In the listing below, find every line with the string "scene" and pull it out.
— START OF Raw data —
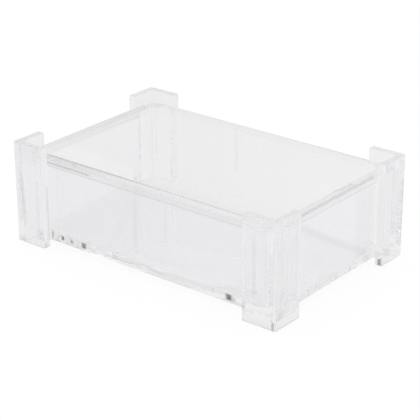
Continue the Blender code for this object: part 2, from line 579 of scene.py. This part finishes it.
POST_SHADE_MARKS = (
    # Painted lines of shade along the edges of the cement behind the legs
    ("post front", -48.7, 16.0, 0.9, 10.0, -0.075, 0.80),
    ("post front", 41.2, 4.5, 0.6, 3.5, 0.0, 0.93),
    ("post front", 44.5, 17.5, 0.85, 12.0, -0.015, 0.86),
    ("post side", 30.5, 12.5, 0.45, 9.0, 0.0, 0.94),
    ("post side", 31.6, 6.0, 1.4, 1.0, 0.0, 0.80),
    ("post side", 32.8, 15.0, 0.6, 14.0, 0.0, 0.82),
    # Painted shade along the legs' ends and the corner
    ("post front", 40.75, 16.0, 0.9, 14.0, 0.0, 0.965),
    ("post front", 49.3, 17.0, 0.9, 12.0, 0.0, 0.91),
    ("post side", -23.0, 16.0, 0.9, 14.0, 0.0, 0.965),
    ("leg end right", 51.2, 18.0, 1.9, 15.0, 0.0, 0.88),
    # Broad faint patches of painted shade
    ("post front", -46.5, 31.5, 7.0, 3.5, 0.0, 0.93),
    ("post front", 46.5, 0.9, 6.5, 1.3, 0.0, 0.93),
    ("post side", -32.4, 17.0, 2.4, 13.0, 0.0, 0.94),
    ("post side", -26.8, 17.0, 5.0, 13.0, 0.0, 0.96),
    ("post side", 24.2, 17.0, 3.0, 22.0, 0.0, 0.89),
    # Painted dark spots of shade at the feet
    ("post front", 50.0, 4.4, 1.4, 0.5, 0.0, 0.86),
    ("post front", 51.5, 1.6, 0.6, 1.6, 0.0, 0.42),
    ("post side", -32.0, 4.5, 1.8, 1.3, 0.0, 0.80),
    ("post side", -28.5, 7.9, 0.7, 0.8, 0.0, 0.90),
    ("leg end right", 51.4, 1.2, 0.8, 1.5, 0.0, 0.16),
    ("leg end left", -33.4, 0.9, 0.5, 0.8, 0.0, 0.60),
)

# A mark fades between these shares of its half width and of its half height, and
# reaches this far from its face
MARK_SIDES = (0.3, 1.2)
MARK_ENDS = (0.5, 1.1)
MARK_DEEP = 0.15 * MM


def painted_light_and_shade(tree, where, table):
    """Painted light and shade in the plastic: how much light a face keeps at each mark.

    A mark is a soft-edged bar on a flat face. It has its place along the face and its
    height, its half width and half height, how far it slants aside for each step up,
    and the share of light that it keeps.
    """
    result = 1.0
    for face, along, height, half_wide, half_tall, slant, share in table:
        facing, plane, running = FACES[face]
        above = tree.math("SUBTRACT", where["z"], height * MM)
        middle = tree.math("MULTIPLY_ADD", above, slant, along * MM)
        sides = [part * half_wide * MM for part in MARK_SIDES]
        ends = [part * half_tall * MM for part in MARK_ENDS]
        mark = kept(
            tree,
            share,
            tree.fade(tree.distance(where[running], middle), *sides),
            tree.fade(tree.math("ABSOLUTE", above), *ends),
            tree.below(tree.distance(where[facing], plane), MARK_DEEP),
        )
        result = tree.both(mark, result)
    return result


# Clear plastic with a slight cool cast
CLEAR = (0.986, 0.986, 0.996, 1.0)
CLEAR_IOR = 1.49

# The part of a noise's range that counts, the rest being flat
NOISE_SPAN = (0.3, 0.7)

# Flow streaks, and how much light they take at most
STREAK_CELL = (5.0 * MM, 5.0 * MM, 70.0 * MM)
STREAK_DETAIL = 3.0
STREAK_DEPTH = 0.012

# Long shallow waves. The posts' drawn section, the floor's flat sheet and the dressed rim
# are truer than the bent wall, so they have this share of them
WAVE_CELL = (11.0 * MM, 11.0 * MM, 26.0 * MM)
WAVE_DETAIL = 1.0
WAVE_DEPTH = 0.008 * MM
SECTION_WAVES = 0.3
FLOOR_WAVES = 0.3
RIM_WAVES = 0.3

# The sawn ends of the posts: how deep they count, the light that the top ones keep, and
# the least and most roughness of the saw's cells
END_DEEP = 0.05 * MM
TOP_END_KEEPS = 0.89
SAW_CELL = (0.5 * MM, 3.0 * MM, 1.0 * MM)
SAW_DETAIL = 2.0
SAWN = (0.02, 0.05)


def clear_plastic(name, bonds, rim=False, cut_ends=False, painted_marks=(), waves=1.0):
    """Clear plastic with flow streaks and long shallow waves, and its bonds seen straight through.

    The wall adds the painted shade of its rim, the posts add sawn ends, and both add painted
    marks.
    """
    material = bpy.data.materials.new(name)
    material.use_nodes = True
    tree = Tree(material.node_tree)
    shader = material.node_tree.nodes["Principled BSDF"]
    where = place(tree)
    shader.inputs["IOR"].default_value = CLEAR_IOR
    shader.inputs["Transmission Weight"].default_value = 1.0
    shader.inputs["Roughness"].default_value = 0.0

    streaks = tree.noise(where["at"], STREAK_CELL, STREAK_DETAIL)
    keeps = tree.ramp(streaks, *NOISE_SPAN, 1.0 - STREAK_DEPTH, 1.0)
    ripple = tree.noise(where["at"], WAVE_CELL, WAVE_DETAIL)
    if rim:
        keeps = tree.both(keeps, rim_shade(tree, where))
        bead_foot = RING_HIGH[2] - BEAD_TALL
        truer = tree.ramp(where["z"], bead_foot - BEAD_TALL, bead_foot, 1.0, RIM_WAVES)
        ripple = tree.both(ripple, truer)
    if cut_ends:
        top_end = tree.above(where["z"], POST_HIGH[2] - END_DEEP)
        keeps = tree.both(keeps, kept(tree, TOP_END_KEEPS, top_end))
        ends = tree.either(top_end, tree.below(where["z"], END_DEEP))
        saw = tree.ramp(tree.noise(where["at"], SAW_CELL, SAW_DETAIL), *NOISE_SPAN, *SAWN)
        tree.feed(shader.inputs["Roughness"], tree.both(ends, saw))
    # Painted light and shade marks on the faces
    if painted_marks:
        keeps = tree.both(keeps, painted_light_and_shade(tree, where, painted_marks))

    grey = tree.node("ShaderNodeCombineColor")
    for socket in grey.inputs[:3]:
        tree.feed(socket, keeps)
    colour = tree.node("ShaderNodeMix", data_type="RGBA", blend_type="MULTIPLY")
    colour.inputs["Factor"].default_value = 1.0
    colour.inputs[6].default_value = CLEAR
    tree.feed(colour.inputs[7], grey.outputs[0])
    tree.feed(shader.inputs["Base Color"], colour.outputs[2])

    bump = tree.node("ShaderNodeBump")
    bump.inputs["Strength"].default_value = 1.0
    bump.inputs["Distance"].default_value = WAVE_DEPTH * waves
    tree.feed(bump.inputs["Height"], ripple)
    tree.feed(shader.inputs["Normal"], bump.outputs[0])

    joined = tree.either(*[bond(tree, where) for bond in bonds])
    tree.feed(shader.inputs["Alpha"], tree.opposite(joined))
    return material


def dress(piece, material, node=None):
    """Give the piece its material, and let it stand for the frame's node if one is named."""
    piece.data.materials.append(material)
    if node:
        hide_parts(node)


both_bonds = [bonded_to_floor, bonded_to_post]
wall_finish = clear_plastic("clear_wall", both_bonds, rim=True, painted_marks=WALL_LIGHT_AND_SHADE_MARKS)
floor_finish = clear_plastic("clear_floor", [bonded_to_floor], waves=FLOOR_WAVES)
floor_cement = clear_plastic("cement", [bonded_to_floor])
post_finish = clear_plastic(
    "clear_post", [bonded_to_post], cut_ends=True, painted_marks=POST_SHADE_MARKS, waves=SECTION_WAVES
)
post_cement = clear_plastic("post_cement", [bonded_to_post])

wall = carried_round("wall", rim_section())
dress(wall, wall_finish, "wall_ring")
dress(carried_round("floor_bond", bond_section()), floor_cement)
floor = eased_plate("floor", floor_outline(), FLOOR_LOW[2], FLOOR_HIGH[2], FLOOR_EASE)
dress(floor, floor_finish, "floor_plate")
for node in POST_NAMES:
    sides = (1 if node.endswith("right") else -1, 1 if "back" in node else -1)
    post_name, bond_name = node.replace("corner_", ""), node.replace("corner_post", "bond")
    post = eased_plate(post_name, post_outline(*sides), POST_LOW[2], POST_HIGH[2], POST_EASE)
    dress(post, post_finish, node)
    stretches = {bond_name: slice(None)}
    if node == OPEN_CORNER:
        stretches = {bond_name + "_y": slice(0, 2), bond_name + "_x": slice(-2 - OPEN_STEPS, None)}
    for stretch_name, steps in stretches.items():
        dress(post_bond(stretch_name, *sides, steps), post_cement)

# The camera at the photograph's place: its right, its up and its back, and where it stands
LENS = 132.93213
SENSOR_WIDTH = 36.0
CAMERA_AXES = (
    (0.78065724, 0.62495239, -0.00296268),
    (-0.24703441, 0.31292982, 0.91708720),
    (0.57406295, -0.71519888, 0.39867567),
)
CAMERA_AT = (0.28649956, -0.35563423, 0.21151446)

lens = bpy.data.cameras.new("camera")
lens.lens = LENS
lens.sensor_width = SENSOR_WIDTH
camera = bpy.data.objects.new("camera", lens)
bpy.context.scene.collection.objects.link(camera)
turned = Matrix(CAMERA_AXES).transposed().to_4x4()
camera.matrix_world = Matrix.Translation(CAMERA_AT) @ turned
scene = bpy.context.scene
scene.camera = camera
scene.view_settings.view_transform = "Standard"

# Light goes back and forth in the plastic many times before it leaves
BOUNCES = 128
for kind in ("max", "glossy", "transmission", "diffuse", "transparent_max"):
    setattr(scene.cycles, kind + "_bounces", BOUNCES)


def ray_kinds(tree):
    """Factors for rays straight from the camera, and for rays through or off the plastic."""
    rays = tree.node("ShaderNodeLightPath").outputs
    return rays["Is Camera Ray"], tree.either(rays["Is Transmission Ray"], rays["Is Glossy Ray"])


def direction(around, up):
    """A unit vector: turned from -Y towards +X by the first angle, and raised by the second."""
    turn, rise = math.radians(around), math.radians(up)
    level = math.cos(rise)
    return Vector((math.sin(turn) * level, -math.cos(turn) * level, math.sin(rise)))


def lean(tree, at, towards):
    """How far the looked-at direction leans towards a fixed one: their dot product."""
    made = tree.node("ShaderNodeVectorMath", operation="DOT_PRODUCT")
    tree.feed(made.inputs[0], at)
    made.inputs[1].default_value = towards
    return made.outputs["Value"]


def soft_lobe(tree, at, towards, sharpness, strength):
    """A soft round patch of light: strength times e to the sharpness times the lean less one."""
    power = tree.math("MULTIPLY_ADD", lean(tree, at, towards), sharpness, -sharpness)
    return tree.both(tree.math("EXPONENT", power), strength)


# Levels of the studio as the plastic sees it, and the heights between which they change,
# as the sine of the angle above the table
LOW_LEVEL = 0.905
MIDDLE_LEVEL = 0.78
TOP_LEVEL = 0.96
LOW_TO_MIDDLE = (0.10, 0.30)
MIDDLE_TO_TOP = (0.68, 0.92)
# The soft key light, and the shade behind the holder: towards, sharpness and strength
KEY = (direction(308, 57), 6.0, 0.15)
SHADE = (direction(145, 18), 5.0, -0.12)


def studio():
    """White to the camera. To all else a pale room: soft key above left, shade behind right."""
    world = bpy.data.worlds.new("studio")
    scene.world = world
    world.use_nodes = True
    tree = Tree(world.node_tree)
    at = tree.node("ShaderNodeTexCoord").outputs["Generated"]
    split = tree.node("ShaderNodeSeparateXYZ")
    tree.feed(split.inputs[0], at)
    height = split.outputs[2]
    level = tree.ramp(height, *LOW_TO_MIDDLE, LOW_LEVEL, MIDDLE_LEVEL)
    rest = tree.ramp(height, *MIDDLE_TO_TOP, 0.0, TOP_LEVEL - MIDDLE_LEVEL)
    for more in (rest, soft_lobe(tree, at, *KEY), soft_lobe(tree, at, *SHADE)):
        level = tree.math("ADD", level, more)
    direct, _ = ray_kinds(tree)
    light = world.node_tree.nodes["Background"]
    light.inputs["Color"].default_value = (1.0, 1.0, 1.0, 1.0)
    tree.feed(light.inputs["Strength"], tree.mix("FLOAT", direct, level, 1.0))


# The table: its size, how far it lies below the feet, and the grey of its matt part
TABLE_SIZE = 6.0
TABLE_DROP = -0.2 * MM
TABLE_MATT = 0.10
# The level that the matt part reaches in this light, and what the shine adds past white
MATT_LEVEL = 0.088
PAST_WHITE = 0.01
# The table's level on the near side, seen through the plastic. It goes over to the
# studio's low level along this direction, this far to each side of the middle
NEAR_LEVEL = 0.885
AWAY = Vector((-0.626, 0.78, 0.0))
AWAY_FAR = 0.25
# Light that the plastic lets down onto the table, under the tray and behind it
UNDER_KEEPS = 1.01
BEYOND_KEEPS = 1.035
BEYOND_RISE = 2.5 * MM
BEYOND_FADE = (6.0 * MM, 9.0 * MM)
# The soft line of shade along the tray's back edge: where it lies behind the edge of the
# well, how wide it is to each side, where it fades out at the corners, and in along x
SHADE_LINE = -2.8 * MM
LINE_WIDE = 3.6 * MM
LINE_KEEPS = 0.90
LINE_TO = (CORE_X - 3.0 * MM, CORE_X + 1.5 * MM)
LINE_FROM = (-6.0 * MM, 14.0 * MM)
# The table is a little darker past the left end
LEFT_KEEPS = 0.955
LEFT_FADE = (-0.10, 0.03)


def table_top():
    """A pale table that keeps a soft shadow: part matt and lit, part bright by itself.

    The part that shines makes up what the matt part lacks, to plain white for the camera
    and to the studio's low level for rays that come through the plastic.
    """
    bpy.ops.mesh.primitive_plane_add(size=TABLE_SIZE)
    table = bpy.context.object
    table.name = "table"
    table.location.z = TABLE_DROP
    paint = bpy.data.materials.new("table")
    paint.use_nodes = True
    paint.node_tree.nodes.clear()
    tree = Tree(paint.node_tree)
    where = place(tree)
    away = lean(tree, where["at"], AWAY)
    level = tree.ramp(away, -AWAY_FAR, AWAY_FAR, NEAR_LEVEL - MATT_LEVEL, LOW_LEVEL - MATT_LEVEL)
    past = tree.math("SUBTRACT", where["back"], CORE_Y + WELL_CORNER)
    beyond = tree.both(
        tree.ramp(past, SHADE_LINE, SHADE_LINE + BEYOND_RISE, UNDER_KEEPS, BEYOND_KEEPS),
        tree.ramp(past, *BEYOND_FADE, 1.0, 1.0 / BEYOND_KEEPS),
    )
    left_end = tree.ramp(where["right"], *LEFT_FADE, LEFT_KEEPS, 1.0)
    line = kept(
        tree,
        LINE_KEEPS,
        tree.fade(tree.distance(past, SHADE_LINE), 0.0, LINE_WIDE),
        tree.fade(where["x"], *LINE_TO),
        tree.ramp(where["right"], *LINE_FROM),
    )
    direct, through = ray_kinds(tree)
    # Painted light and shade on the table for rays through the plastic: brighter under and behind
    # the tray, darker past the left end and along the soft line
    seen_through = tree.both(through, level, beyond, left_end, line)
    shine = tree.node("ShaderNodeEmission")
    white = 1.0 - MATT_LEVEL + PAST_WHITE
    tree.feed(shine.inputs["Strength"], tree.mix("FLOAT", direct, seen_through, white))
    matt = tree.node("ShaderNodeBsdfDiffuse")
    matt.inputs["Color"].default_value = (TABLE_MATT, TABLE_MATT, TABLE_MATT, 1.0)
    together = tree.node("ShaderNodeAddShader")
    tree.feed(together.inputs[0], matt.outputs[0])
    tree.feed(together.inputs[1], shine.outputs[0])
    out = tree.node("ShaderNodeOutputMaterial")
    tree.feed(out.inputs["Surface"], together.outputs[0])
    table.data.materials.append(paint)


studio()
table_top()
— END OF Raw data —
• [Result of this task]
Continue the Blender code for this object: part 2, from line 579 of scene.py. This part finishes it.
bpy.context.scene.collection.objects.link(camera)
scene = bpy.context.scene
scene.camera = camera
scene.view_settings.view_transform = "Standard"
    setattr(scene.cycles, kind + "_bounces", BOUNCES)
    scene.world = world